Aim of the exercise
Give back the full material, exactly as it reads.

+++

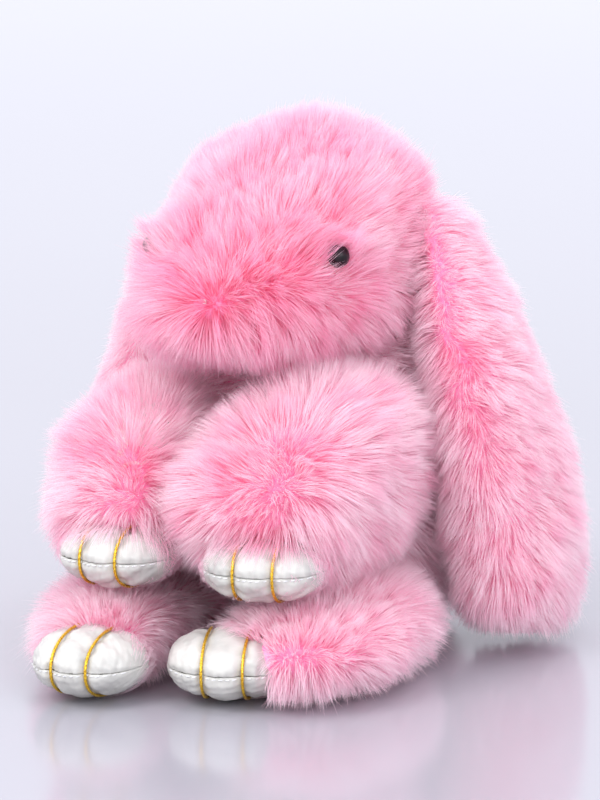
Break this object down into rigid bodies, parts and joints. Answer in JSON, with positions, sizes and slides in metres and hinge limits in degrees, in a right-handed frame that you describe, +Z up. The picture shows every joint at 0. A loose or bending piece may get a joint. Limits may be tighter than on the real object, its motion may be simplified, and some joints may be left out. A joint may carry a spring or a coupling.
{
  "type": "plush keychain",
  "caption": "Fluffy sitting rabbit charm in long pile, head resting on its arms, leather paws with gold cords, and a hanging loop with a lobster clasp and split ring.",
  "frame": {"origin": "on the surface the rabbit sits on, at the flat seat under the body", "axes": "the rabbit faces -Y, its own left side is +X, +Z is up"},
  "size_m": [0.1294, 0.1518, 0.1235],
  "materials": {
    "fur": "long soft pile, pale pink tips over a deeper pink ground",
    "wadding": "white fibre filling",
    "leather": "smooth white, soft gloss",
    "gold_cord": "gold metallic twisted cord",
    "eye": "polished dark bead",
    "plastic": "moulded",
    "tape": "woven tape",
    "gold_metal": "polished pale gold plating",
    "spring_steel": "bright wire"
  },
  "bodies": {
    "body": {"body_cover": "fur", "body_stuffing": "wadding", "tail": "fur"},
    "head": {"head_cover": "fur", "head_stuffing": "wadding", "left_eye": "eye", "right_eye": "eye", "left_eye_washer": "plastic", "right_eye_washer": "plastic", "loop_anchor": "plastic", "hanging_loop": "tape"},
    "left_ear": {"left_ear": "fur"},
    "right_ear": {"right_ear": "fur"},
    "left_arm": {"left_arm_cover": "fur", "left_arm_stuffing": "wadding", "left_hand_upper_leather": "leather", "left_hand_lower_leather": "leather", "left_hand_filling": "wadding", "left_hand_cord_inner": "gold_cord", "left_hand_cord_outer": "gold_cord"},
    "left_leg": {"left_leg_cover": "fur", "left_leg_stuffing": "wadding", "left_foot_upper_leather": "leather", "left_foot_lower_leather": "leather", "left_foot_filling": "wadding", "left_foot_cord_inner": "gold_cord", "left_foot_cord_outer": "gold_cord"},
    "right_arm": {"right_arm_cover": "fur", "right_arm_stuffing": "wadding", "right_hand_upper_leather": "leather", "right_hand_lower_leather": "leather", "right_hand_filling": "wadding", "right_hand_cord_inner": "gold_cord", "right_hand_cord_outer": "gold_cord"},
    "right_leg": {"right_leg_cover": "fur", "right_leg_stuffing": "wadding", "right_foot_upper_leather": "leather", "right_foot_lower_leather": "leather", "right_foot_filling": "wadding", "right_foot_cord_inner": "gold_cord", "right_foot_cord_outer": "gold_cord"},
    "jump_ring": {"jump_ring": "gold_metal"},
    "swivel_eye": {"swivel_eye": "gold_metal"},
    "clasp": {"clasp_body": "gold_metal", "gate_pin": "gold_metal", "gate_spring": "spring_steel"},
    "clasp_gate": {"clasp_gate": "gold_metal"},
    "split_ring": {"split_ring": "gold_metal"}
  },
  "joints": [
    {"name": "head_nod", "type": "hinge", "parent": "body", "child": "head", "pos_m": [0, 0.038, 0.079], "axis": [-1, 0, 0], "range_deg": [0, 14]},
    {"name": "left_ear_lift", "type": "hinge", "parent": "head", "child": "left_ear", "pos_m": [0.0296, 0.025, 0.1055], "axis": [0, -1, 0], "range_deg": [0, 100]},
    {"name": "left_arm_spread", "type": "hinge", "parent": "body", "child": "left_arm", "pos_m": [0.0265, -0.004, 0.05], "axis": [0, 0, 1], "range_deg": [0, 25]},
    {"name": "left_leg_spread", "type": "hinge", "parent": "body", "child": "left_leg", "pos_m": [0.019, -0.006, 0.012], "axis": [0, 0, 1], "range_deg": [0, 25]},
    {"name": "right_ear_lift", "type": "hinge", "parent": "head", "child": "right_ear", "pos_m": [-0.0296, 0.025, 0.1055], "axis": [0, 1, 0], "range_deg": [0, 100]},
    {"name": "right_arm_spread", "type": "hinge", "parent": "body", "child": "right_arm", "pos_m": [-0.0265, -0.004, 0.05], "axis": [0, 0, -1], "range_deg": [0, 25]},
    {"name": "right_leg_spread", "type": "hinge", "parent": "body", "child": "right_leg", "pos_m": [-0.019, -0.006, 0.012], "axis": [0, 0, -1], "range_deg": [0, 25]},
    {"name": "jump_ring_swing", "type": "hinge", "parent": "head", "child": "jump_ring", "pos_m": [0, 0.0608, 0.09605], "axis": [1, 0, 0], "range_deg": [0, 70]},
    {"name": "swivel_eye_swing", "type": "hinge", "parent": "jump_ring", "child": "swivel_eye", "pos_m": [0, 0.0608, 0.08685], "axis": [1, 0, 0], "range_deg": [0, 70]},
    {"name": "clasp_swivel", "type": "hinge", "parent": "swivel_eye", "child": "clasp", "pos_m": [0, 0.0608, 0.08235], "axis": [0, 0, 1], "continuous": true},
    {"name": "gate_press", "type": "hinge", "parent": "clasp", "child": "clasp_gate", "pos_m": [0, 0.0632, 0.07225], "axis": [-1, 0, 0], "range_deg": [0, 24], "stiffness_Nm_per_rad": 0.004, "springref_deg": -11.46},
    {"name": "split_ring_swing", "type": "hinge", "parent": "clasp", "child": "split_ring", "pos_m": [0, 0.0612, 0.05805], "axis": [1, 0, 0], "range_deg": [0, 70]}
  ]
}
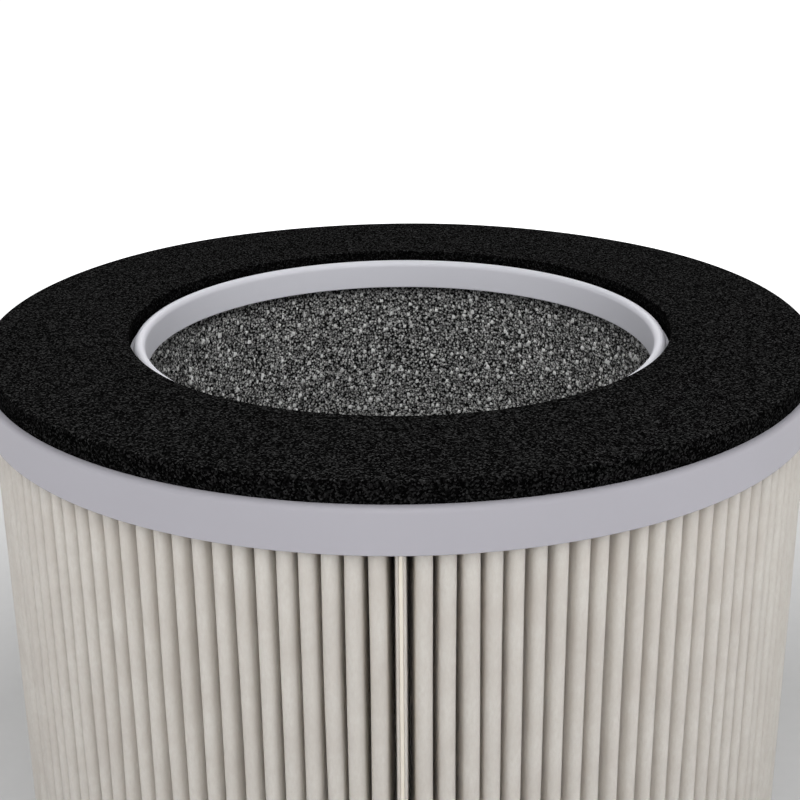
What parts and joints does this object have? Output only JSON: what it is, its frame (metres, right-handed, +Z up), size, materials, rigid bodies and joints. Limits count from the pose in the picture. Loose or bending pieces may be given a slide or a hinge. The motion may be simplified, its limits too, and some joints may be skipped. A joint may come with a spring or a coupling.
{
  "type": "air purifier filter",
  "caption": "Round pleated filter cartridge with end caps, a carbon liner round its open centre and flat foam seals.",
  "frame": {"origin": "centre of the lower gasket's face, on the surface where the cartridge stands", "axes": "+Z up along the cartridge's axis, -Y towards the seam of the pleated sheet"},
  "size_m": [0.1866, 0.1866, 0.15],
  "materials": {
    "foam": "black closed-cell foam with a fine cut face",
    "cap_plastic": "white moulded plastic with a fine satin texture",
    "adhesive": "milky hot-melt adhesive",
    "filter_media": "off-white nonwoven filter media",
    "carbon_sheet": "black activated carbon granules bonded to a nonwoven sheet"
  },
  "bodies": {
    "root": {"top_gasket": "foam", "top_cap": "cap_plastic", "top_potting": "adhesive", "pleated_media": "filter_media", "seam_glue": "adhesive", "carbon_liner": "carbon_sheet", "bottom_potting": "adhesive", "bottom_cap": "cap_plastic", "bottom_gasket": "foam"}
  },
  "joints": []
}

+++

The solution
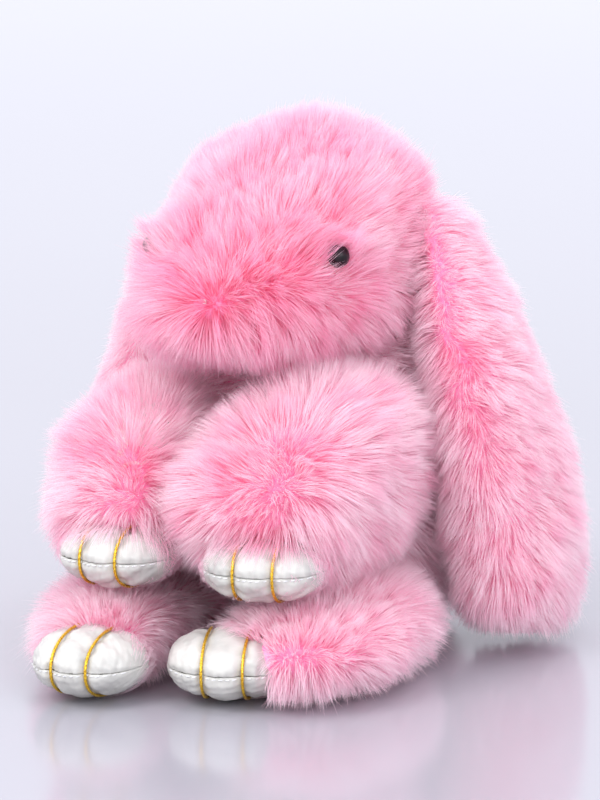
Break this object down into rigid bodies, parts and joints. Answer in JSON, with positions, sizes and slides in metres and hinge limits in degrees, in a right-handed frame that you describe, +Z up. The picture shows every joint at 0. A loose or bending piece may get a joint. Limits may be tighter than on the real object, its motion may be simplified, and some joints may be left out. A joint may carry a spring or a coupling.
{
  "type": "plush keychain",
  "caption": "Fluffy sitting rabbit charm in long pile, head resting on its arms, leather paws with gold cords, and a hanging loop with a lobster clasp and split ring.",
  "frame": {"origin": "on the surface the rabbit sits on, at the flat seat under the body", "axes": "the rabbit faces -Y, its own left side is +X, +Z is up"},
  "size_m": [0.1294, 0.1518, 0.1235],
  "materials": {
    "fur": "long soft pile, pale pink tips over a deeper pink ground",
    "wadding": "white fibre filling",
    "leather": "smooth white, soft gloss",
    "gold_cord": "gold metallic twisted cord",
    "eye": "polished dark bead",
    "plastic": "moulded",
    "tape": "woven tape",
    "gold_metal": "polished pale gold plating",
    "spring_steel": "bright wire"
  },
  "bodies": {
    "body": {"body_cover": "fur", "body_stuffing": "wadding", "tail": "fur"},
    "head": {"head_cover": "fur", "head_stuffing": "wadding", "left_eye": "eye", "right_eye": "eye", "left_eye_washer": "plastic", "right_eye_washer": "plastic", "loop_anchor": "plastic", "hanging_loop": "tape"},
    "left_ear": {"left_ear": "fur"},
    "right_ear": {"right_ear": "fur"},
    "left_arm": {"left_arm_cover": "fur", "left_arm_stuffing": "wadding", "left_hand_upper_leather": "leather", "left_hand_lower_leather": "leather", "left_hand_filling": "wadding", "left_hand_cord_inner": "gold_cord", "left_hand_cord_outer": "gold_cord"},
    "left_leg": {"left_leg_cover": "fur", "left_leg_stuffing": "wadding", "left_foot_upper_leather": "leather", "left_foot_lower_leather": "leather", "left_foot_filling": "wadding", "left_foot_cord_inner": "gold_cord", "left_foot_cord_outer": "gold_cord"},
    "right_arm": {"right_arm_cover": "fur", "right_arm_stuffing": "wadding", "right_hand_upper_leather": "leather", "right_hand_lower_leather": "leather", "right_hand_filling": "wadding", "right_hand_cord_inner": "gold_cord", "right_hand_cord_outer": "gold_cord"},
    "right_leg": {"right_leg_cover": "fur", "right_leg_stuffing": "wadding", "right_foot_upper_leather": "leather", "right_foot_lower_leather": "leather", "right_foot_filling": "wadding", "right_foot_cord_inner": "gold_cord", "right_foot_cord_outer": "gold_cord"},
    "jump_ring": {"jump_ring": "gold_metal"},
    "swivel_eye": {"swivel_eye": "gold_metal"},
    "clasp": {"clasp_body": "gold_metal", "gate_pin": "gold_metal", "gate_spring": "spring_steel"},
    "clasp_gate": {"clasp_gate": "gold_metal"},
    "split_ring": {"split_ring": "gold_metal"}
  },
  "joints": [
    {"name": "head_nod", "type": "hinge", "parent": "body", "child": "head", "pos_m": [0, 0.038, 0.079], "axis": [-1, 0, 0], "range_deg": [0, 14]},
    {"name": "left_ear_lift", "type": "hinge", "parent": "head", "child": "left_ear", "pos_m": [0.0296, 0.025, 0.1055], "axis": [0, -1, 0], "range_deg": [0, 100]},
    {"name": "left_arm_spread", "type": "hinge", "parent": "body", "child": "left_arm", "pos_m": [0.0265, -0.004, 0.05], "axis": [0, 0, 1], "range_deg": [0, 25]},
    {"name": "left_leg_spread", "type": "hinge", "parent": "body", "child": "left_leg", "pos_m": [0.019, -0.006, 0.012], "axis": [0, 0, 1], "range_deg": [0, 25]},
    {"name": "right_ear_lift", "type": "hinge", "parent": "head", "child": "right_ear", "pos_m": [-0.0296, 0.025, 0.1055], "axis": [0, 1, 0], "range_deg": [0, 100]},
    {"name": "right_arm_spread", "type": "hinge", "parent": "body", "child": "right_arm", "pos_m": [-0.0265, -0.004, 0.05], "axis": [0, 0, -1], "range_deg": [0, 25]},
    {"name": "right_leg_spread", "type": "hinge", "parent": "body", "child": "right_leg", "pos_m": [-0.019, -0.006, 0.012], "axis": [0, 0, -1], "range_deg": [0, 25]},
    {"name": "jump_ring_swing", "type": "hinge", "parent": "head", "child": "jump_ring", "pos_m": [0, 0.0608, 0.09605], "axis": [1, 0, 0], "range_deg": [0, 70]},
    {"name": "swivel_eye_swing", "type": "hinge", "parent": "jump_ring", "child": "swivel_eye", "pos_m": [0, 0.0608, 0.08685], "axis": [1, 0, 0], "range_deg": [0, 70]},
    {"name": "clasp_swivel", "type": "hinge", "parent": "swivel_eye", "child": "clasp", "pos_m": [0, 0.0608, 0.08235], "axis": [0, 0, 1], "continuous": true},
    {"name": "gate_press", "type": "hinge", "parent": "clasp", "child": "clasp_gate", "pos_m": [0, 0.0632, 0.07225], "axis": [-1, 0, 0], "range_deg": [0, 24], "stiffness_Nm_per_rad": 0.004, "springref_deg": -11.46},
    {"name": "split_ring_swing", "type": "hinge", "parent": "clasp", "child": "split_ring", "pos_m": [0, 0.0612, 0.05805], "axis": [1, 0, 0], "range_deg": [0, 70]}
  ]
}
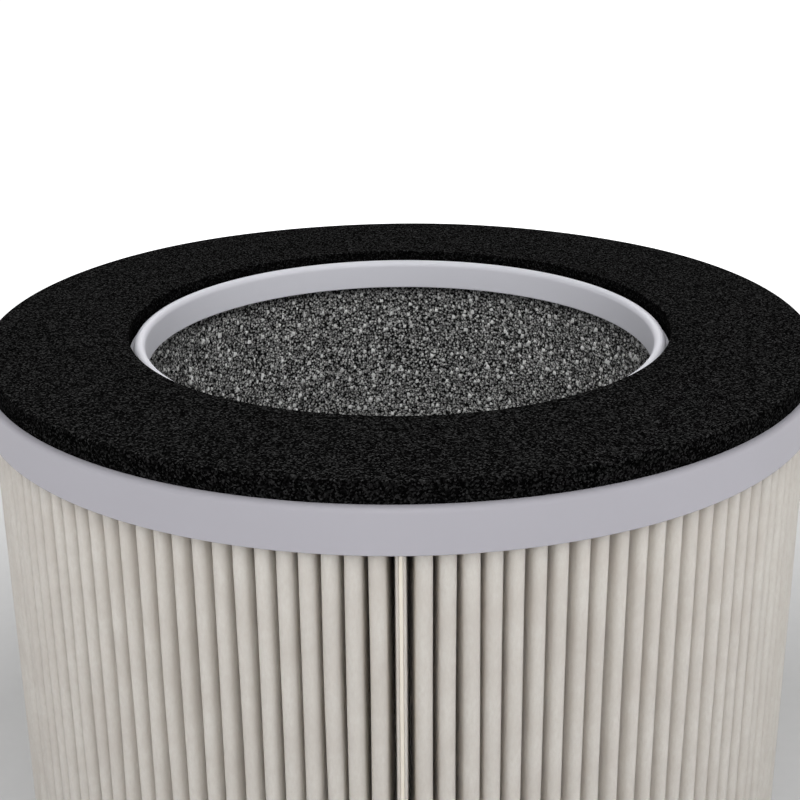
What parts and joints does this object have? Output only JSON: what it is, its frame (metres, right-handed, +Z up), size, materials, rigid bodies and joints. Limits count from the pose in the picture. Loose or bending pieces may be given a slide or a hinge. The motion may be simplified, its limits too, and some joints may be skipped. A joint may come with a spring or a coupling.
{
  "type": "air purifier filter",
  "caption": "Round pleated filter cartridge with end caps, a carbon liner round its open centre and flat foam seals.",
  "frame": {"origin": "centre of the lower gasket's face, on the surface where the cartridge stands", "axes": "+Z up along the cartridge's axis, -Y towards the seam of the pleated sheet"},
  "size_m": [0.1866, 0.1866, 0.15],
  "materials": {
    "foam": "black closed-cell foam with a fine cut face",
    "cap_plastic": "white moulded plastic with a fine satin texture",
    "adhesive": "milky hot-melt adhesive",
    "filter_media": "off-white nonwoven filter media",
    "carbon_sheet": "black activated carbon granules bonded to a nonwoven sheet"
  },
  "bodies": {
    "root": {"top_gasket": "foam", "top_cap": "cap_plastic", "top_potting": "adhesive", "pleated_media": "filter_media", "seam_glue": "adhesive", "carbon_liner": "carbon_sheet", "bottom_potting": "adhesive", "bottom_cap": "cap_plastic", "bottom_gasket": "foam"}
  },
  "joints": []
}